Give every line below again, exactly.

☆ ☆ ☆ ☆ ☆ ☆ ☆

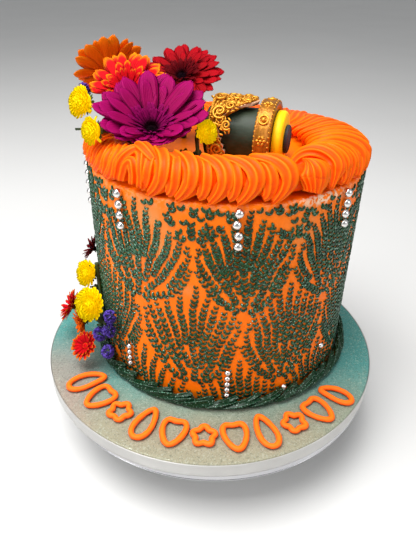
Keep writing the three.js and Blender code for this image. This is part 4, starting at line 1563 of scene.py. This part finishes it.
    def disc(self, foot: list[list[float]], front: float, r: float, back: float, drop: float,
             sides: int = 72) -> Shape:
        """A round piece with a rounded front rim.

        Args:
            foot: distances and radii that come before the rim.
            front: where its flat front lies along the axis.
            r: its radius.
            back, drop: how far the rim's rounding reaches along the axis and inwards.
            sides: steps round it.

        Returns:
            The closed piece.
        """
        bend = np.linspace(0, np.pi / 2, 7)
        rim = np.stack([front - back + back * np.sin(bend), r - drop * (1 - np.cos(bend))], -1)
        return self.round(np.concatenate([foot, rim, [[front, 0]]]), sides)

    def build(self, maker: Maker) -> None:
        """Makes the drum's five pieces."""
        end = self.band_half + GAP
        face = end + self.head
        gold = GoldPaint()
        # each fondant's second colour is that of its pale specks and of the painted light on its upper
        # side
        green = Fondant("green_fondant", rgb(22, 32, 15), rgb(84, 98, 80), 0.3, 0.4)
        yellow = Fondant("yellow_fondant", rgb(248, 190, 0), rgb(255, 224, 0), 0.7)
        black = Fondant("black_fondant", rgb(42, 43, 48), rgb(84, 86, 92), 0.4, 0.55)
        head = self.disc([[end, 0], [end, self.radius - 0.4], [end + 0.4, self.radius]],
                         face, self.radius, 3, 3.4)
        spot = self.disc([[face + GAP, 0], [face + GAP, self.spot_radius]],
                         face + self.spot_thick, self.spot_radius, 1.4, 1.6, 40)
        for name, shapes, finish, slot, node in (
            ("barrel_fondant", [self.barrel()], green, Slot.GREEN_FONDANT, "drum_barrel"),
            ("band_carved", self.band(), gold, Slot.GOLD, "drum_band"),
            ("collar_carved", self.collar(), gold, Slot.GOLD, "drum_collar"),
            ("head_fondant", [head], yellow, Slot.YELLOW_FONDANT, "drum_head"),
            ("spot_fondant", [spot], black, Slot.BLACK_FONDANT, "drum_spot"),
        ):
            maker.piece(name, [(shape, finish) for shape in shapes], (node,))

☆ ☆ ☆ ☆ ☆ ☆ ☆

> [RESPONSE TO THIS EXERCISE]:
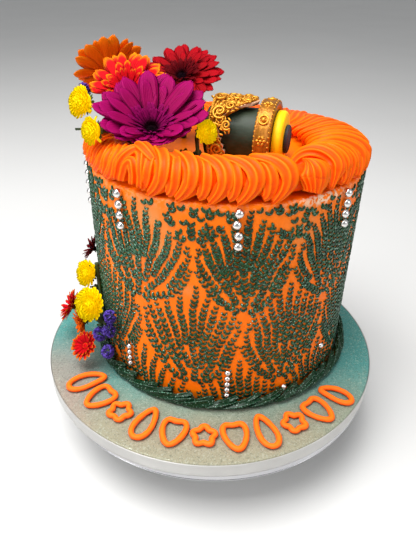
Keep writing the three.js and Blender code for this image. This is part 4, starting at line 1563 of scene.py. This part finishes it.
    def disc(self, foot: list[list[float]], front: float, r: float, back: float, drop: float,
             sides: int = 72) -> Shape:
        """A round piece with a rounded front rim.

        Args:
            foot: distances and radii that come before the rim.
            front: where its flat front lies along the axis.
            r: its radius.
            back, drop: how far the rim's rounding reaches along the axis and inwards.
            sides: steps round it.

        Returns:
            The closed piece.
        """
        bend = np.linspace(0, np.pi / 2, 7)
        rim = np.stack([front - back + back * np.sin(bend), r - drop * (1 - np.cos(bend))], -1)
        return self.round(np.concatenate([foot, rim, [[front, 0]]]), sides)

    def build(self, maker: Maker) -> None:
        """Makes the drum's five pieces."""
        end = self.band_half + GAP
        face = end + self.head
        gold = GoldPaint()
        # each fondant's second colour is that of its pale specks and of the painted light on its upper
        # side
        green = Fondant("green_fondant", rgb(22, 32, 15), rgb(84, 98, 80), 0.3, 0.4)
        yellow = Fondant("yellow_fondant", rgb(248, 190, 0), rgb(255, 224, 0), 0.7)
        black = Fondant("black_fondant", rgb(42, 43, 48), rgb(84, 86, 92), 0.4, 0.55)
        head = self.disc([[end, 0], [end, self.radius - 0.4], [end + 0.4, self.radius]],
                         face, self.radius, 3, 3.4)
        spot = self.disc([[face + GAP, 0], [face + GAP, self.spot_radius]],
                         face + self.spot_thick, self.spot_radius, 1.4, 1.6, 40)
        for name, shapes, finish, slot, node in (
            ("barrel_fondant", [self.barrel()], green, Slot.GREEN_FONDANT, "drum_barrel"),
            ("band_carved", self.band(), gold, Slot.GOLD, "drum_band"),
            ("collar_carved", self.collar(), gold, Slot.GOLD, "drum_collar"),
            ("head_fondant", [head], yellow, Slot.YELLOW_FONDANT, "drum_head"),
            ("spot_fondant", [spot], black, Slot.BLACK_FONDANT, "drum_spot"),
        ):
            maker.piece(name, [(shape, finish) for shape in shapes], (node,))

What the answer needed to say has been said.